In 2018, we at Freshworks did the same thing to Salesforce. We flew a blimp around Salesforce Towers in San Francisco on Dreamforce weekend. It had #Failsforce printed on it, and it was a knowing nod to the original NO SOFTWARE campaign. We wanted it to feel that way. The idea was that consumers see the campaign, and equated our audacity with what they had seen Salesforce do all those years ago.
This was a signal too: We were signalling our uniqueness.
Signal what they want to see
We know who this is.
Elizabeth Holmes is one of the tech stories of our generation. She and Theranos promised much, but took the world for a ride. This begs the question: How did some of the smartest people in the world get taken in by the charade?
Because Holmes was a master at signalling to people what they wanted to see.
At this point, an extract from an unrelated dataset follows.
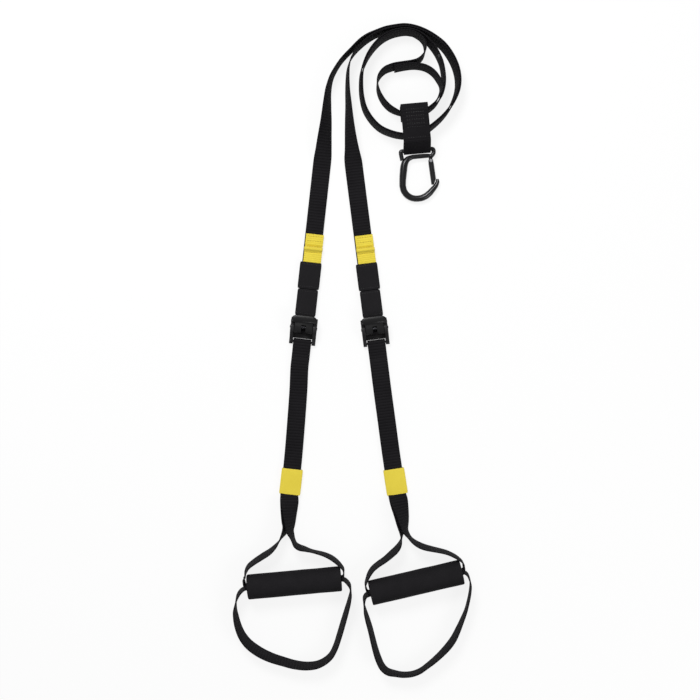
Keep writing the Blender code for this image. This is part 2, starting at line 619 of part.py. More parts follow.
def least_gap(laid, width=WEB_W, thickness=WEB_T, apart=APART):
    """The least gap of a strap to another stretch of itself, measured on points across it."""
    places = numpy.array([p[:3] for p in laid])
    ahead = numpy.gradient(places, axis=0)
    ahead /= numpy.linalg.norm(ahead, axis=1)[:, None]
    lean = numpy.radians([p[3] for p in laid])[:, None]
    up = numpy.array([0.0, 0.0, 1.0])
    left = numpy.cross(up, ahead)
    across = up * numpy.cos(lean) - left * numpy.sin(lean)
    along = numpy.concatenate(
        [[0.0], numpy.cumsum(numpy.linalg.norm(numpy.diff(places, axis=0), axis=1))]
    )
    shares = numpy.linspace(-0.5, 0.5, 9)
    rails = places[:, None] + across[:, None] * (shares * width)[:, None]
    starts, steps = rails[:-1], rails[1:] - rails[:-1]
    least = math.inf
    for i, points in enumerate(rails):
        far = numpy.minimum(abs(along[:-1] - along[i]), abs(along[1:] - along[i])) > apart
        a, d = starts[far].reshape(-1, 3), steps[far].reshape(-1, 3)
        for point in points:
            t = numpy.clip(((point - a) * d).sum(1) / (d * d).sum(1), 0.0, 1.0)
            least = min(least, numpy.linalg.norm(a + d * t[:, None] - point, axis=1).min())
    return least - thickness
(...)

Holmes adopted Steve Jobs’ signature style of a black turtleneck. She frequently referred to Theranos' systems as 'the iPod of healthcare' and nicknamed one of the systems the 4S, a reference to the iPhone. When Theranos was ready to start designing its website, Holmes chose advertising agency Chiat\Day, because it was the same company Apple had used for some of its iconic ads.
Was this all there was to it? No, of course not. But all these trappings helped.
Some of the biggest investors in the world saw what they wanted to see, and bought in.
This is also why every startup a few years ago used to lead with AI/ML, and these days Web3 is all the rage. Investors are listening to these words, and startups are simple giving them what they want to see.
Sometimes, when it suits us, we should too.
Closing notes
I've told you a bunch of marketing stories, an attempt at decoding great marketing.
And what I want you to take away is just one question. When you are building a website, or are planning a campaign, remember to ask yourself the question: What am I signalling?
I don’t know what rabbit holes this question might lead you to, but it will definitely lead you to better marketing.